Cook Medical to Distribute Danish Duodenoscope
Cook Medical, a family-owned medical device company with major operations in Winston-Salem, has formed a partnership with Ambu A/S of Denmark to distribute Ambu’s duodenoscope in the United States once the product has been approved by the U.S. Food and Drug Administration.
The companies declined to disclose terms of the collaboration.
A duodenoscope is a specialized endoscope – a flexible tube with a light
and camera attached to it – that allows doctors to see inside organs non-surgically so they can diagnose and treat problems. The scope is named for the duodenum, the first part of the small intestine, where digestive juices help process food into usable energy.
Since 2015, U.S. regulatory authorities have increased their focus on endoscope cross-contamination, particularly in reusable endoscopes for gastrointestinal use.
In April, the FDA issued a safety reminder to medical personnel who use duodenoscopes, urging them to adhere strictly to the manufacturer’s reprocessing and maintenance instructions, follow best practices, and report adverse event information to the FDA.
Re-use brings cross-contamination risks
“Duodenoscopes are complex instruments that contain many small working parts,” the FDA wrote. “If reprocessing instructions are not followed in every step of the process, tissue or fluid from one patient can remain in a duodenoscope when it is used on a subsequent patient. In rare cases, this can lead to patient-to-patient transmission of infection.”
Ambu’s duodenoscope is a single-use, disposable instrument being developed to help prevent infections caused by cross-contamination.
“Our mission is to improve patient care and we were looking for a solution to reduce the risk of infections associated with the use of reusable endoscopes,” said Barry Slowey, vice president of Cook Medical’s endoscopy business. “Our collaboration with Ambu is based on a shared goal to enhance patient safety.”
Duodenoscopes are used in endoscopic retrograde cholangiopancreatography procedures (ERCPs) to diagnose and treat conditions in the pancreatic and bile ducts including gallstones, scarring, cancer and leaks from trauma or surgery.
“This is a significant milestone toward our vision of a single-use ERCP solution,” said Juan Jose Gonzalez, chief executive officer of Ambu. “Together with Cook Medical we plan to bring single-use endoscopes to patients undergoing ERCP procedures, to reduce the risk of serious cross-contaminations.
Companies hope to start sales by October 2020
Ambu is currently pursuing regulatory clearance from the FDA for its duodenoscope. If it’s granted, sales are expected to begin by the end of September 2020, the companies said.

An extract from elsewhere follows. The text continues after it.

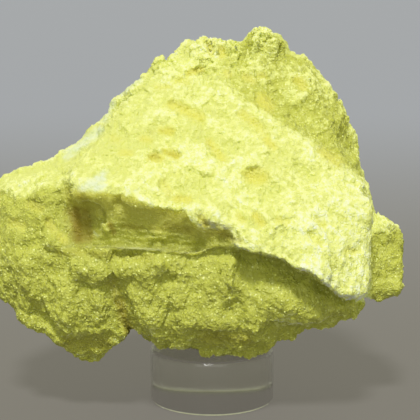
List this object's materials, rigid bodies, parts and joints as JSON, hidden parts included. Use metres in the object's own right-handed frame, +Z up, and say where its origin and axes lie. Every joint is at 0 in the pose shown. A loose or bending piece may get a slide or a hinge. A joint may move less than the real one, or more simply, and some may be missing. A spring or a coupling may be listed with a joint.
{
  "type": "native sulfur hand specimen on a display stand",
  "caption": "Broken lump of massive yellow native sulfur, about hand size, resting on a short clear round display stand.",
  "frame": {"origin": "centre of the stand's base, on the surface that it rests on", "axes": "+Z up along the stand's axis, +X along the specimen's long side, -Y towards the specimen's front"},
  "size_m": [0.0825, 0.0506, 0.0751],
  "materials": {
    "sulfur": "matte, granular, lemon yellow with powdery pale patches",
    "stand": "clear moulded acrylic, polished"
  },
  "bodies": {
    "root": {"sulfur": "sulfur", "stand": "stand"}
  },
  "joints": []
}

Ambu develops and markets medical products for visualization, anesthesia, patient monitoring and diagnostics. Headquartered near Copenhagen in Denmark, Ambu employs about 2,700 people in Europe, North America and the Asia Pacific.
Cook Medical, founded in 1963 and based in Bloomington, Ind., develops medical devices, biologic materials and cellular therapies that eliminate the need for open surgery and help healthcare systems deliver better outcomes more efficiently. The company reports about $2 billion in annual sales.
Last year the company acquired an 850,000-square-foot production facility formerly owned by R.J. Reynolds at Winston-Salem’s Whitaker Park. Cook is transforming part of the building into a medical-device manufacturing facility that will house the company’s workforce of about 650 employees in Winston-Salem.
The company said it expects to add 50 new jobs there over the next 10 years.
Globally, Cook employs more than 12,000 people, including over 7,000 in the U.S. at facilities in Indiana, Illinois, Pennsylvania, North Carolina and California.
In April, Forbes announced that Cook ranked 48th among 500 large companies in the America’s Best Employers of 2019 listing. This is the second consecutive year that Cook has been recognized with the honor.